• **Given problem**: Output exactly the lines that run from the line containing "leg_front_left();" through the line containing "obj.parent = empty", with both ends included.

• **Supplied material**:
★ ★ ★ ★ ★
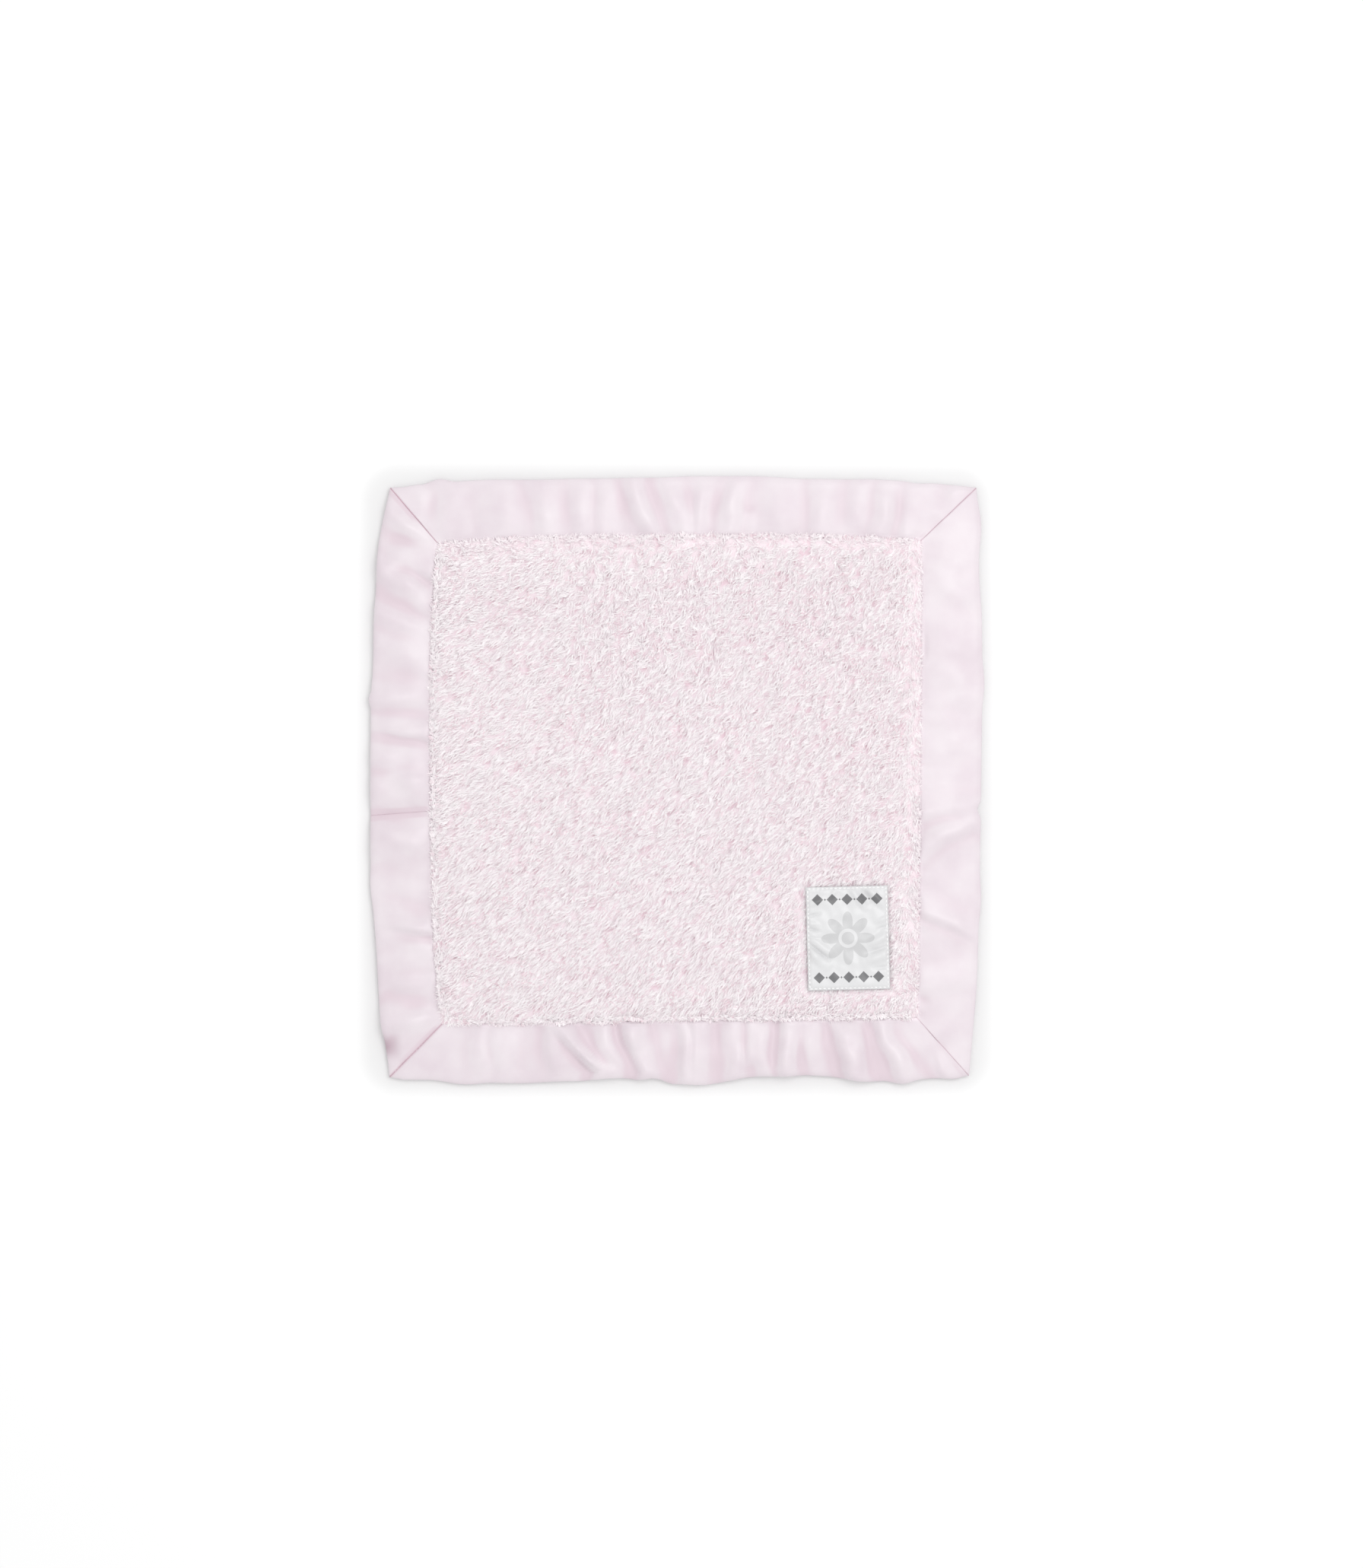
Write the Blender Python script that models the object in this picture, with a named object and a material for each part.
★ ★ ★ ★ ★
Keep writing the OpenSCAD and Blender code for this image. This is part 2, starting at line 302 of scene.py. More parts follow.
★ ★ ★ ★ ★
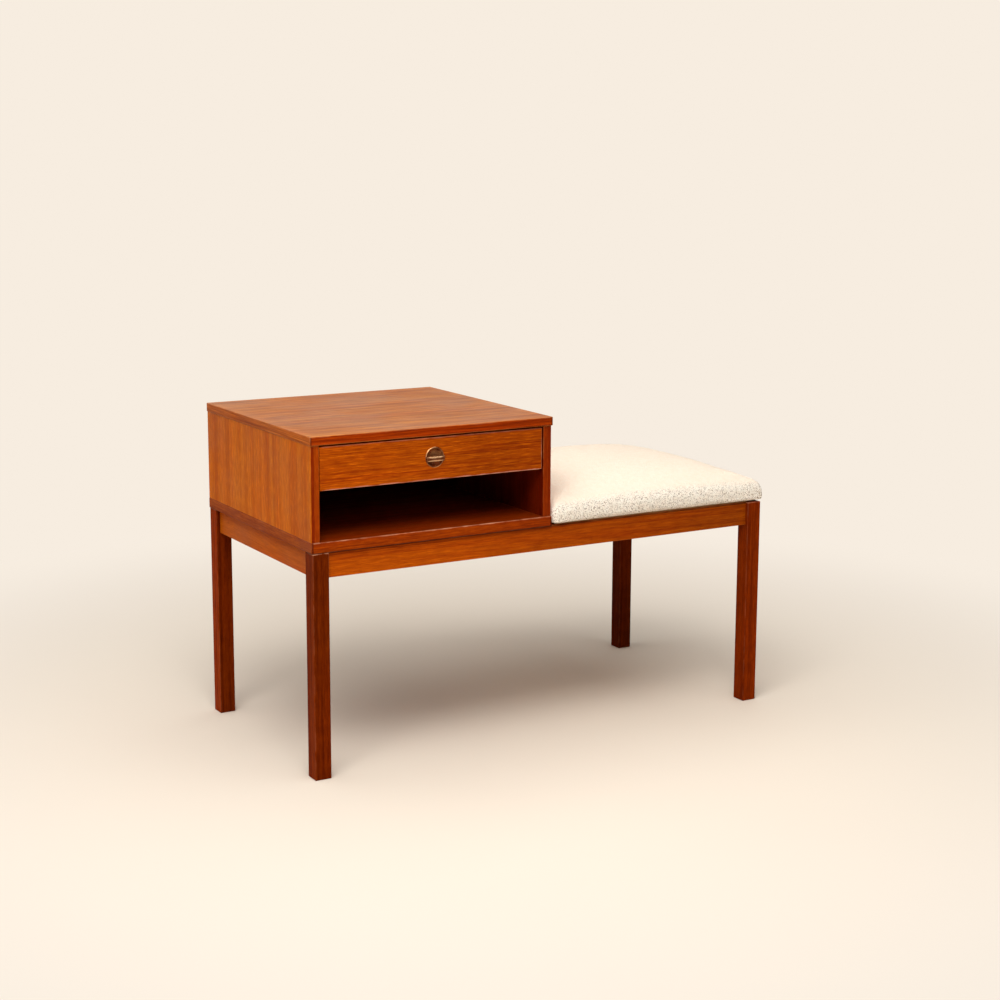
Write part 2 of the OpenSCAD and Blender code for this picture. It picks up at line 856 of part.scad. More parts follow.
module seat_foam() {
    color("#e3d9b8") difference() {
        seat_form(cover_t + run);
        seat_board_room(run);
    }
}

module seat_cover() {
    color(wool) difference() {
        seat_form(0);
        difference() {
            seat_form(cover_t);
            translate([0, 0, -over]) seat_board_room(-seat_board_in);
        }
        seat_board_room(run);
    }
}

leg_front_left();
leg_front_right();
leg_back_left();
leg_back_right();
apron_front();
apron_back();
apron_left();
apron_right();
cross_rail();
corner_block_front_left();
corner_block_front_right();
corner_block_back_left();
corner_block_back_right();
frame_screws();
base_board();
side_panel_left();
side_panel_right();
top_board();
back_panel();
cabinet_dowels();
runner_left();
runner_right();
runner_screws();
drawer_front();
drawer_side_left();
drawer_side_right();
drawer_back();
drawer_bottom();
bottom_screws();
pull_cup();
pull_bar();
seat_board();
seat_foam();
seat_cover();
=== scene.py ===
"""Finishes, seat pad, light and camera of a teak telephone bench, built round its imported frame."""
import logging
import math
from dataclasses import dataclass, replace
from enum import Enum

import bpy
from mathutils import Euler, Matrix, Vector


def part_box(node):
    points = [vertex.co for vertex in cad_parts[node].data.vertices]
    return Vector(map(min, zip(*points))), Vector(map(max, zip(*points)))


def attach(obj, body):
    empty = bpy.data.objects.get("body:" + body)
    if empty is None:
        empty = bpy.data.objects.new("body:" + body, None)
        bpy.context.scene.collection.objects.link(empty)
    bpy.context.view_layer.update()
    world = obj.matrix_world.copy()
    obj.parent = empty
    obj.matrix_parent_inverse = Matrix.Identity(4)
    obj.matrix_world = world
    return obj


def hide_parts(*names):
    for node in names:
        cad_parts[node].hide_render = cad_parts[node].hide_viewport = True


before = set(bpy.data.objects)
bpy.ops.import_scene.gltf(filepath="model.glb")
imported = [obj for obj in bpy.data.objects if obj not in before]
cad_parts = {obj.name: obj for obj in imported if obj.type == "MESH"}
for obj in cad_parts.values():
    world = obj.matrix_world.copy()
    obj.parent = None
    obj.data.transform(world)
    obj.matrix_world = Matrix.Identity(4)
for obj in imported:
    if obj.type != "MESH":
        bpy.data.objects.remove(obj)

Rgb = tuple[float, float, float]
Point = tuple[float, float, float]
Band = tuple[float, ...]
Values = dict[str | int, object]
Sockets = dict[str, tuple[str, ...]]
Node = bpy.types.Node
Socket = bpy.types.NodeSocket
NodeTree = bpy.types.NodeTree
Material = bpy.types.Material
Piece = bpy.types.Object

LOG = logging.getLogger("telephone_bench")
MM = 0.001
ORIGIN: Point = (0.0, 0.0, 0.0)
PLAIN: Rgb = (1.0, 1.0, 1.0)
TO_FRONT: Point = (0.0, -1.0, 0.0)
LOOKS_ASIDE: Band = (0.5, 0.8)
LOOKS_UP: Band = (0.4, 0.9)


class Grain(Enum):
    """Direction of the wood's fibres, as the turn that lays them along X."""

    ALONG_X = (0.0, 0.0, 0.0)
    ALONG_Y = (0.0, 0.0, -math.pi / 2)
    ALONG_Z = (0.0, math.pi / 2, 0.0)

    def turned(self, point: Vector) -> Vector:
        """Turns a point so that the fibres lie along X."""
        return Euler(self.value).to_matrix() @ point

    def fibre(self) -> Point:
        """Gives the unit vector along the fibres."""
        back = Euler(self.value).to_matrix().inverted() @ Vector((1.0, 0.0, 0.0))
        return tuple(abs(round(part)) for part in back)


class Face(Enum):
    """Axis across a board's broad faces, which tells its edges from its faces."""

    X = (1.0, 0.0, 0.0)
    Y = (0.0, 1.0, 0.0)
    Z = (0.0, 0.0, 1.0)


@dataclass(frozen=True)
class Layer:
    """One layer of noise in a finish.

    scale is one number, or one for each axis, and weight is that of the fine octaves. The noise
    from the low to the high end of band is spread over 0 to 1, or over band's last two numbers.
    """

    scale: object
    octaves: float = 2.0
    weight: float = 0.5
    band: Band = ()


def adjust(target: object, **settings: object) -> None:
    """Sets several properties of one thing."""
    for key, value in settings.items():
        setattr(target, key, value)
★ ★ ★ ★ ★
• **Correct answer**:
leg_front_left();
leg_front_right();
leg_back_left();
leg_back_right();
apron_front();
apron_back();
apron_left();
apron_right();
cross_rail();
corner_block_front_left();
corner_block_front_right();
corner_block_back_left();
corner_block_back_right();
frame_screws();
base_board();
side_panel_left();
side_panel_right();
top_board();
back_panel();
cabinet_dowels();
runner_left();
runner_right();
runner_screws();
drawer_front();
drawer_side_left();
drawer_side_right();
drawer_back();
drawer_bottom();
bottom_screws();
pull_cup();
pull_bar();
seat_board();
seat_foam();
seat_cover();
=== scene.py ===
"""Finishes, seat pad, light and camera of a teak telephone bench, built round its imported frame."""
import logging
import math
from dataclasses import dataclass, replace
from enum import Enum

import bpy
from mathutils import Euler, Matrix, Vector


def part_box(node):
    points = [vertex.co for vertex in cad_parts[node].data.vertices]
    return Vector(map(min, zip(*points))), Vector(map(max, zip(*points)))


def attach(obj, body):
    empty = bpy.data.objects.get("body:" + body)
    if empty is None:
        empty = bpy.data.objects.new("body:" + body, None)
        bpy.context.scene.collection.objects.link(empty)
    bpy.context.view_layer.update()
    world = obj.matrix_world.copy()
    obj.parent = empty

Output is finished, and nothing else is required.